Under section 36 of the 2002 Act and rule 86 of the Land Registration Rules 2003 (the “2003 Rules”), an application on form UN4 is made to the Registrar by the proprietor to “cancel” the UN. If there is no response to the application within 15 business days (which may be extended to 30 business days), the Registrar will cancel it. If there is objection to cancellation, the Registrar must consider the merits of the objection. If “groundless”, the Registrar can cancel the UN (section 73(6) of the 2002 Act). A costs order may be made in respect of costs incurred in proceedings before the Registrar, but only if the other party has acted unreasonably (section 76 of the 2002 Act and rule 202 of the 2003 Rules).

If there are grounds to oppose cancellation, a negotiation period is allowed for and if unresolved the dispute is referred to the First-tier Tribunal (Property Chamber) (the “FTT”) under section 73(7) of the 2002 Act.

The FTT’s role

The FTT’s jurisdiction stems from sections 108 and 110 of the 2002 Act and a “requirement” of the FTT is enforceable as an order of the court (section 112). Under section 110, the FTT may direct a party to issue court proceedings instead.
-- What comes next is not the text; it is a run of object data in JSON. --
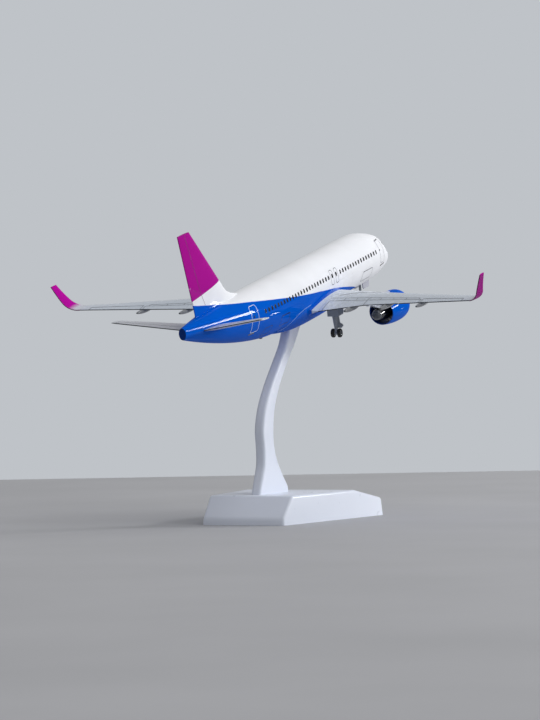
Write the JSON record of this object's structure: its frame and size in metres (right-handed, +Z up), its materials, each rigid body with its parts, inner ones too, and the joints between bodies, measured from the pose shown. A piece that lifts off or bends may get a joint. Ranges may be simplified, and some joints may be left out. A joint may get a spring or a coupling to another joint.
{
  "type": "model airplane",
  "caption": "Twin-engine airliner model with upswept winglets, held nose-up on a curved one-leg stand with a wedge-shaped base.",
  "frame": {"origin": "on the table under the middle of the base, on the aircraft's plane of symmetry", "axes": "+X towards the aircraft's nose, +Y to its port side, +Z up; the aircraft is held 12.8 degrees nose-up"},
  "size_m": [0.1903, 0.1778, 0.1118],
  "materials": {
    "stand_white": "gloss",
    "shell_white": "gloss",
    "cowl_blue": "gloss",
    "tail_magenta": "gloss",
    "wing_grey": "satin",
    "gear_grey": "satin",
    "engine_dark": "metallic satin",
    "tyre_black": "matt",
    "axle_steel": "drawn"
  },
  "bodies": {
    "stand": {"base": "stand_white", "stem": "stand_white", "stem_screw": "axle_steel"},
    "airframe": {"fuselage_left": "shell_white", "fuselage_right": "shell_white", "centre_section": "shell_white", "fin": "tail_magenta", "tailplane_left": "wing_grey", "tailplane_right": "wing_grey", "wing_left": "wing_grey", "wing_right": "wing_grey", "winglet_left": "tail_magenta", "winglet_right": "tail_magenta", "cowl_left": "cowl_blue", "cowl_right": "cowl_blue", "engine_core_left": "engine_dark", "engine_core_right": "engine_dark", "exhaust_plug_left": "engine_dark", "exhaust_plug_right": "engine_dark", "main_leg_left": "gear_grey", "main_leg_right": "gear_grey", "main_door_left": "gear_grey", "main_door_right": "gear_grey", "nose_leg": "gear_grey", "nose_door_left": "shell_white", "nose_door_right": "shell_white"},
    "fan_left_spin": {"fan_left": "engine_dark", "spinner_left": "engine_dark"},
    "fan_right_spin": {"fan_right": "engine_dark", "spinner_right": "engine_dark"},
    "main_wheels_left": {"main_axle_left": "axle_steel", "main_tyre_left_outer": "tyre_black", "main_tyre_left_inner": "tyre_black", "main_hub_left_outer": "gear_grey", "main_hub_left_inner": "gear_grey"},
    "main_wheels_right": {"main_axle_right": "axle_steel", "main_tyre_right_outer": "tyre_black", "main_tyre_right_inner": "tyre_black", "main_hub_right_outer": "gear_grey", "main_hub_right_inner": "gear_grey"},
    "nose_wheels": {"nose_axle": "axle_steel", "nose_tyre_left": "tyre_black", "nose_tyre_right": "tyre_black", "nose_hub_left": "gear_grey", "nose_hub_right": "gear_grey"}
  },
  "joints": [
    {"name": "lift_off", "type": "slide", "parent": "stand", "child": "airframe", "axis": [-0.2215, 0, 0.9751], "range_m": [0, 0.012]},
    {"name": "fan_left_turn", "type": "hinge", "parent": "airframe", "child": "fan_left_spin", "pos_m": [0.04023, 0.0305, 0.0815], "axis": [0.9751, 0, 0.2215], "continuous": true},
    {"name": "fan_right_turn", "type": "hinge", "parent": "airframe", "child": "fan_right_spin", "pos_m": [0.04023, -0.0305, 0.0815], "axis": [0.9751, 0, 0.2215], "continuous": true},
    {"name": "main_wheels_left_roll", "type": "hinge", "parent": "airframe", "child": "main_wheels_left", "pos_m": [0.01589, 0.0168, 0.07105], "axis": [0, 1, 0], "continuous": true},
    {"name": "main_wheels_right_roll", "type": "hinge", "parent": "airframe", "child": "main_wheels_right", "pos_m": [0.01589, -0.0168, 0.07105], "axis": [0, 1, 0], "continuous": true},
    {"name": "nose_wheels_roll", "type": "hinge", "parent": "airframe", "child": "nose_wheels", "pos_m": [0.08125, 0, 0.08533], "axis": [0, 1, 0], "continuous": true}
  ]
}
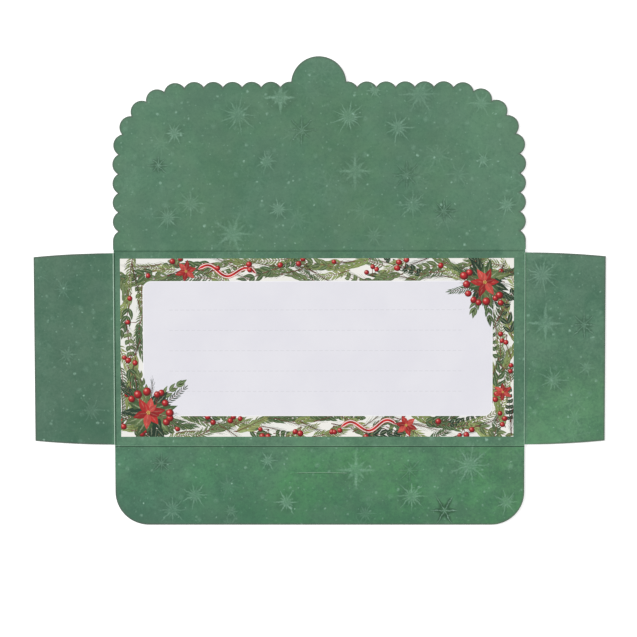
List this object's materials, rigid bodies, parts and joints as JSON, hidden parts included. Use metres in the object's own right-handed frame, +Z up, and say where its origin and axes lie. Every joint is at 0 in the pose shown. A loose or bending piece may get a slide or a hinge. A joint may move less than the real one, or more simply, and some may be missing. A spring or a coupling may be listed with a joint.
{
  "type": "money envelope",
  "caption": "Printed card money envelope laid open flat: back panel, side flaps, slit bottom flap and scalloped closure flap with a tuck tab, folding on pressed creases.",
  "frame": {"origin": "centre of the back panel's outside face, which the envelope rests on when it lies open", "axes": "+X along the width of the back panel, +Y towards the closure flap, +Z up out of the inside face"},
  "size_m": [0.2364, 0.1938, 0.0004],
  "materials": {
    "printed_card": "matte",
    "pressed_crease": "matte"
  },
  "bodies": {
    "panel": {"back_panel": "printed_card", "top_crease": "pressed_crease", "bottom_crease": "pressed_crease", "left_crease": "pressed_crease", "right_crease": "pressed_crease"},
    "left_side": {"left_side_flap": "printed_card"},
    "right_side": {"right_side_flap": "printed_card"},
    "bottom": {"bottom_flap": "printed_card"},
    "closure": {"closure_flap": "printed_card"}
  },
  "joints": [
    {"name": "left_fold", "type": "hinge", "parent": "panel", "child": "left_side", "pos_m": [-0.085, 0, 0.0004], "axis": [0, 1, 0], "range_deg": [0, 179.9]},
    {"name": "right_fold", "type": "hinge", "parent": "panel", "child": "right_side", "pos_m": [0.085, 0, 0.0004], "axis": [0, -1, 0], "range_deg": [0, 179.9]},
    {"name": "bottom_fold", "type": "hinge", "parent": "panel", "child": "bottom", "pos_m": [0, -0.0405, 0.00063], "axis": [-1, 0, 0], "range_deg": [0, 179.9]},
    {"name": "closure_fold", "type": "hinge", "parent": "panel", "child": "closure", "pos_m": [0, 0.0405, 0.00085], "axis": [1, 0, 0], "range_deg": [0, 179.9]}
  ]
}
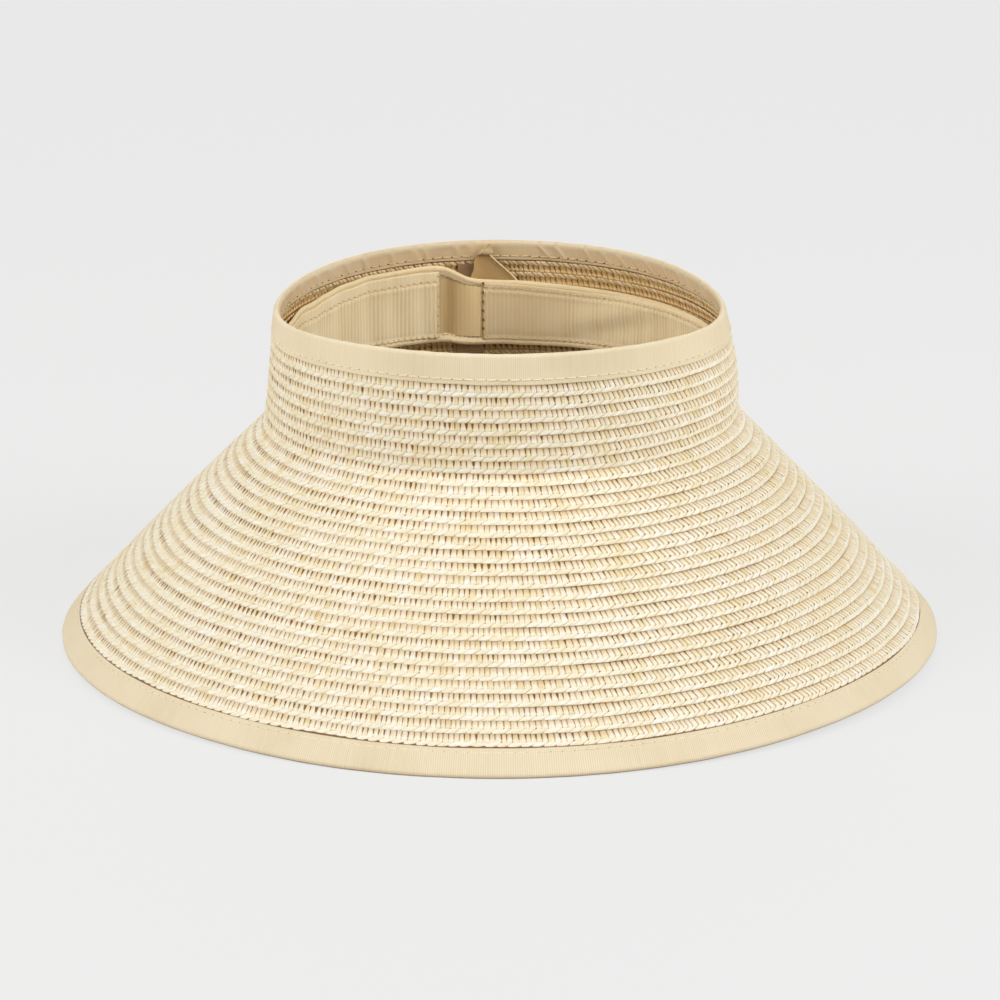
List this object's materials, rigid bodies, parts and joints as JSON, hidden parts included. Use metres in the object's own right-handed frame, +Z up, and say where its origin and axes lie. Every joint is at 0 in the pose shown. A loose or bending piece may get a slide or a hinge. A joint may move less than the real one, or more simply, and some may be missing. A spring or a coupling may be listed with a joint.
{
  "type": "sun visor",
  "caption": "Wide-brim sun visor with an open crown, sewn from straw-like braid, ribbon bindings on rim and brim edge, and an adjustable ribbon sweatband.",
  "frame": {"origin": "centre of the head opening, on the plane the brim rests on", "axes": "+Z up through the head opening; -Y is the front of the visor and +Y its back, where the size strap ends; +X is to the right of someone who faces the front"},
  "size_m": [0.3637, 0.3638, 0.1419],
  "materials": {
    "straw_braid": "woven paper straw, cream, satin, uneven",
    "binding_grosgrain": "fine ribbed grosgrain ribbon, beige",
    "sweatband_grosgrain": "ribbed grosgrain ribbon, beige",
    "sweatband_backing_cloth": "smooth tape with a soft sheen",
    "elastic": "knitted elastic, fine upright ribs",
    "strap_grosgrain": "ribbed grosgrain ribbon, beige",
    "loop_fastener": "brushed loop pile",
    "hook_fastener": "moulded fine hooks",
    "edge_wire": "drawn steel wire",
    "wire_sleeve": "crimped tube",
    "sewing_thread": "twisted polyester thread, beige"
  },
  "bodies": {
    "visor": {"crown_braid": "straw_braid", "brim_braid": "straw_braid", "rim_binding": "binding_grosgrain", "brim_binding": "binding_grosgrain", "brim_edge_wire": "edge_wire", "wire_joint_sleeve": "wire_sleeve", "sweatband_ribbon": "sweatband_grosgrain", "sweatband_backing": "sweatband_backing_cloth", "sweatband_elastic_panel": "elastic", "back_seam_tape": "sweatband_grosgrain", "strap_loop_patch": "loop_fastener", "rim_binding_stitch_outer": "sewing_thread", "rim_binding_stitch_inner": "sewing_thread", "brim_binding_stitch_top": "sewing_thread", "brim_binding_stitch_under": "sewing_thread", "sweatband_stitch_top": "sewing_thread", "sweatband_stitch_bottom": "sewing_thread", "panel_stitch_left": "sewing_thread", "panel_stitch_right": "sewing_thread", "sweatband_tacks": "sewing_thread"},
    "adjuster_strap": {"adjuster_strap": "strap_grosgrain", "strap_hook_patch": "hook_fastener"},
    "pull_tab": {"pull_tab": "strap_grosgrain", "pull_tab_stitch": "sewing_thread"}
  },
  "joints": [
    {"name": "strap_adjust", "type": "hinge", "parent": "visor", "child": "adjuster_strap", "pos_m": [0, 0, 0.11], "axis": [0, 0, 1], "range_deg": [-10, 0]},
    {"name": "tab_fold", "type": "hinge", "parent": "adjuster_strap", "child": "pull_tab", "pos_m": [-0.0025, 0.0899, 0.1275], "axis": [1, 0, 0], "range_deg": [0, 120]}
  ]
}
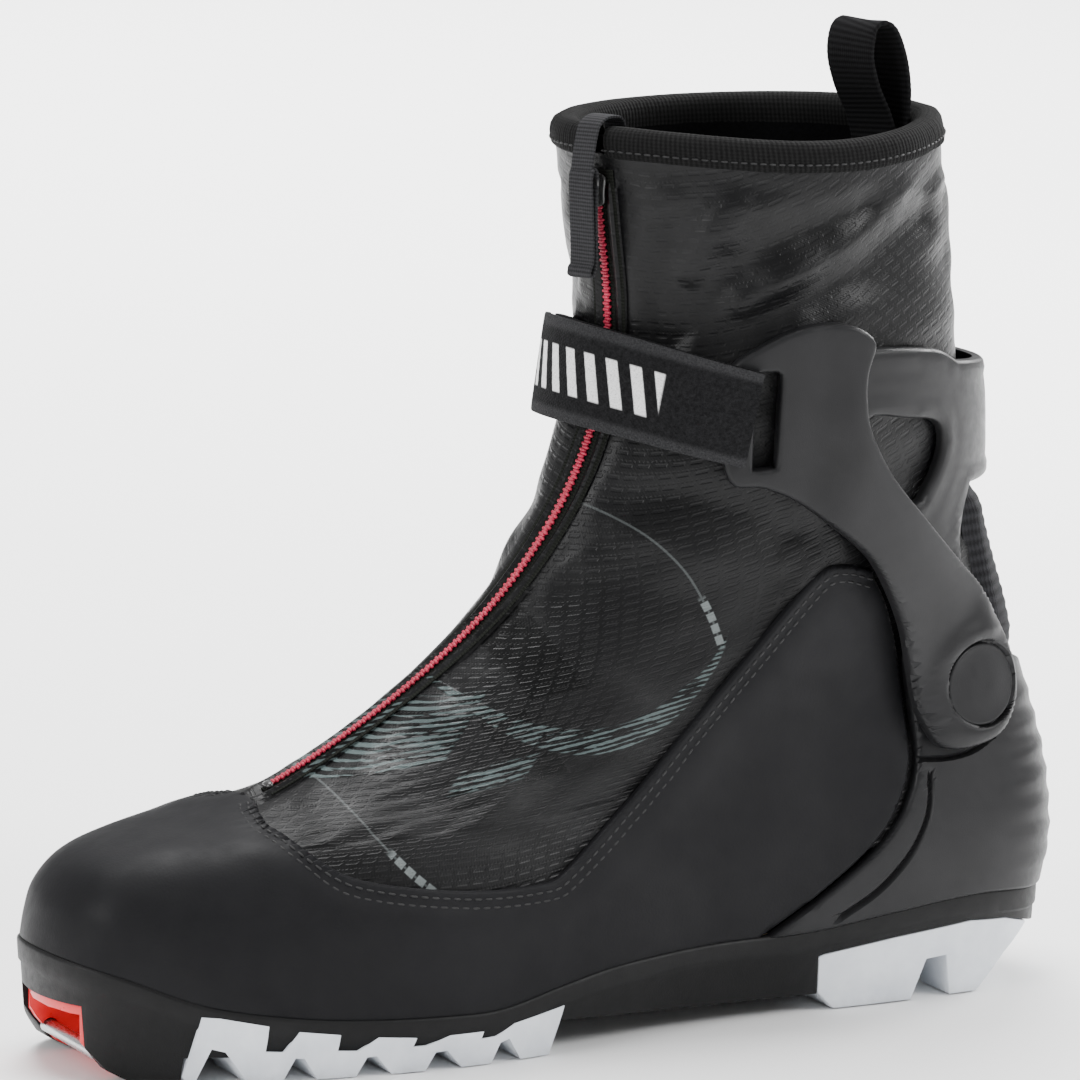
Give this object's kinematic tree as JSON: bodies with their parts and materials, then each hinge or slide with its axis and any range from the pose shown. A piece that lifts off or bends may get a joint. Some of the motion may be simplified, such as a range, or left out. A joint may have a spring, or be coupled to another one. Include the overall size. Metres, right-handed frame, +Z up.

FTT procedure is governed by the Tribunal Procedure (First-tier Tribunal) (Property Chamber) Rules 2013 (the “2013 Rules”). Rule 28(3)(c) requires the FTT to decide which party is applicant and which respondent. This is important. The applicant has the burden of proof and only an applicant can be required to give security for costs (rule 12). The applicant is required (rule 28(4)) to file a statement of case and supporting documents, receipt of which trigger the filing of a “response” (rule 30). The FTT will likely issue such further directions as are required and the matter will proceed to a hearing. A respondent may apply for summary judgment striking out the case (rule 9(3)(e)) but an applicant may only apply to debar the respondent from defending (rule 9(7)).

The court route

Court proceedings may be issued even though the cancellation process before the Registrar or FTT is under way.

The High Court and County Court (section 132(3) of the 2002 Act) have power under paragraph 2 of Schedule 4 of the 2002 Act (and rule 126 of the 2003 Rules) to make an order “altering” the register to correct a mistake or bring the register up to date. Such power may be exercised to remove a UN, where there is no underlying right justifying it. Morgan J in Nugent v Nugent [2014] 1 EGLR 15 held that this jurisdiction could be exercised only after a full determination of the merits (by summary judgment or trial).

Summary judgment

If the case is suitable, a summary judgment application under CPR 24 will provide a relatively swift result. In a claim for specific performance, rescission and/or forfeiture/repayment of a deposit, an application can be made as soon as the claim is issued and before service of the Particulars of Claim, with the return date for the hearing being four, not fourteen days (Practice Direction 24, para 7).

Beware of the level of judge. Practice Direction 2B precludes a Chancery Master or District Judges (sitting in the Chancery Division) from making a declaration or from altering the register in anything other than a “plain case” (save with the Chancellor of the High Court’s permission).

Inherent jurisdiction

In Nugent Morgan J held that the High Court retains an inherent jurisdiction to cancel or vary a UN, without resolution of the underlying dispute. This jurisdiction is in addition to that in Schedule 4 and is suitable in an urgent case.

Such an application, Morgan J suggests, would be treated like an application for an interim injunction. If the proprietor wishes to sell or charge the property, in a very clear case the court may order removal of the UN. It is more likely (particularly where the beneficiary is seeking specific performance) that, at best, the proprietor will secure an undertaking in damages, as a condition of the notice remaining on the register. Such undertaking removes the need for reliance on breach of section 77 of the 2002 Act, but does not permit disposal of the property. If removal is the absolute goal, in an appropriate case it would be open to the proprietor to offer an undertaking in damages as a term of removal.

Neither route provides a means of cancellation comparable with the ease of registering a UN. The Land Registry route provides a specialist and likely cheaper, but slower, means of removal.